- The elevator walls don’t have collision (still in 1.11)
- Saves are lost after quiting the game (on macOS)
- Saves work fine if launching the game from command line. But the save files are created in the current working directory :(
- The macOS build of 1.11 shows “App is damaged and can’t be opened. You should move it to the trash.” error and exits
- The old version shows an unidentified developer warning that can be ignored on the second launch
- The game starts successfully after I removed the Gatekeeper quarantine flag by executing
xattr -dr com.apple.quarantine /path/to/Office Point Rescue Deja Vu.app
Thanks for this. I'll try and get something up and see if it works. Of course I'm working blind so cannot guarantee fixes with the saving.
"Saves work fine if launching the game from command line. But the save files are created in the current working directory :(
Out of interest, saves should have been created in the working directory in the last version. Was this not actually happening then?

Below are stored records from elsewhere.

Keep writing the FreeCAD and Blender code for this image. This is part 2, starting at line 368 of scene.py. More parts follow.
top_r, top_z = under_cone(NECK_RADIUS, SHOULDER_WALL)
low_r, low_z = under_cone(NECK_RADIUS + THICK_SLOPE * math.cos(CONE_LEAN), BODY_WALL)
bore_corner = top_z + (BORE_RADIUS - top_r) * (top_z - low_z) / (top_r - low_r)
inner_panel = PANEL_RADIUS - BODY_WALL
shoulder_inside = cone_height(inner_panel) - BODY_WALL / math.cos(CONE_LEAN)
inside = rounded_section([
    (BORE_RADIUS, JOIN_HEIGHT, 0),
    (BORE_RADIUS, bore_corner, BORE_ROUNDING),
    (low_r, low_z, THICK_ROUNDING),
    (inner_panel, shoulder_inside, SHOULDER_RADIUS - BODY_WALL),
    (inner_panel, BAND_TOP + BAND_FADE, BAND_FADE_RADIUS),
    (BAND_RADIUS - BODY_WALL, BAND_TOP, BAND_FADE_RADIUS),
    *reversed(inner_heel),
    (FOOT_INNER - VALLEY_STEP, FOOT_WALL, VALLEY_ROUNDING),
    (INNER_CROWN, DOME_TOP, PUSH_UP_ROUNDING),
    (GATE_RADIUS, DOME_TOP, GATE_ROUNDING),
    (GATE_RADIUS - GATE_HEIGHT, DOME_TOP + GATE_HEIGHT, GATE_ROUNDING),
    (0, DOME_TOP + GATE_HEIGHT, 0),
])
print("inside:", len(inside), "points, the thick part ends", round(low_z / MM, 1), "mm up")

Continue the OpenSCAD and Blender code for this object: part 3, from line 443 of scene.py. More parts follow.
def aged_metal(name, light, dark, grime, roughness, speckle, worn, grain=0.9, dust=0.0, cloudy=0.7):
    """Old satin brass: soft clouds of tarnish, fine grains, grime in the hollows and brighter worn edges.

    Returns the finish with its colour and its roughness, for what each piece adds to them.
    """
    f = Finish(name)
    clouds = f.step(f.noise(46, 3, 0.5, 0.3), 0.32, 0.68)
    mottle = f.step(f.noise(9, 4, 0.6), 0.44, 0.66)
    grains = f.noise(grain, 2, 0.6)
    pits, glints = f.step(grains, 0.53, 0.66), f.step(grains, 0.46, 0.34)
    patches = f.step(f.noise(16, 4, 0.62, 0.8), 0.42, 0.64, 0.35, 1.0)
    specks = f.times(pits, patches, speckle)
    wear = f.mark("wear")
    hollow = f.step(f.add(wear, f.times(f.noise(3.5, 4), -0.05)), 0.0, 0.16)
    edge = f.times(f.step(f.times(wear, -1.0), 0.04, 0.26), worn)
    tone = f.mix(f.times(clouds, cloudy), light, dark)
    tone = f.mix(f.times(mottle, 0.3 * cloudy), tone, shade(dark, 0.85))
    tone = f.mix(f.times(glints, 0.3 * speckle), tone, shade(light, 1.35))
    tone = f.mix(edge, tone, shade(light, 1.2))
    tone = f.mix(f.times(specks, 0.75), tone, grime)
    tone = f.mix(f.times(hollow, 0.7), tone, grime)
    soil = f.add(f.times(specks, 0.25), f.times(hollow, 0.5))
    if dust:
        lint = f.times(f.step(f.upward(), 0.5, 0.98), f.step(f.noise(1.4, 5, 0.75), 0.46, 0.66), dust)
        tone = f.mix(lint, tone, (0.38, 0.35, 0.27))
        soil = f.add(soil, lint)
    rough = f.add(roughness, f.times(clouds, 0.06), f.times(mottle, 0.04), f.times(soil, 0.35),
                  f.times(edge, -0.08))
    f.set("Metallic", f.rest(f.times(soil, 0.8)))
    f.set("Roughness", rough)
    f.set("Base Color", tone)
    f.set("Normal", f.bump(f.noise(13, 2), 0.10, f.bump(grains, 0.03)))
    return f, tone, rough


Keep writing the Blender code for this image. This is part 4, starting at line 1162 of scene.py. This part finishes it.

I'm assuming directory write access has nothing to do with whether the saves work as it saves when running from command line?
Saves in version 1.0 is the same: works on command line, but not when double clicking the App Bundle (the .app directory). I don’t know where the default working directory is when double clicking the App Bundle, maybe somewhere not writable?
I’m a bit surprised that save files are intended to be written to the working directory. I thought it would target ~/Library/Application Support/Name
. Godot also suggests using that directory via the user://
prefix to keep the behavior portable.
I don’t know where the default working directory is when double clicking the App Bundle, maybe somewhere not writable?
Yep, that will be the case. It maybe sandboxes the game or something. Godot's API will just silently fail and carry on.
...Godot also suggests using that directory via the user://
prefix to keep the behavior portable.
Indeed I am well aware, but when developing it is much easier and portable if it's in the directory where it runs. Being able to simply dump the application directory which also holds it's persistent data is simpler than sifting through to find the hidden directories.
I'll do another quick release with the mac version saving to the user directory.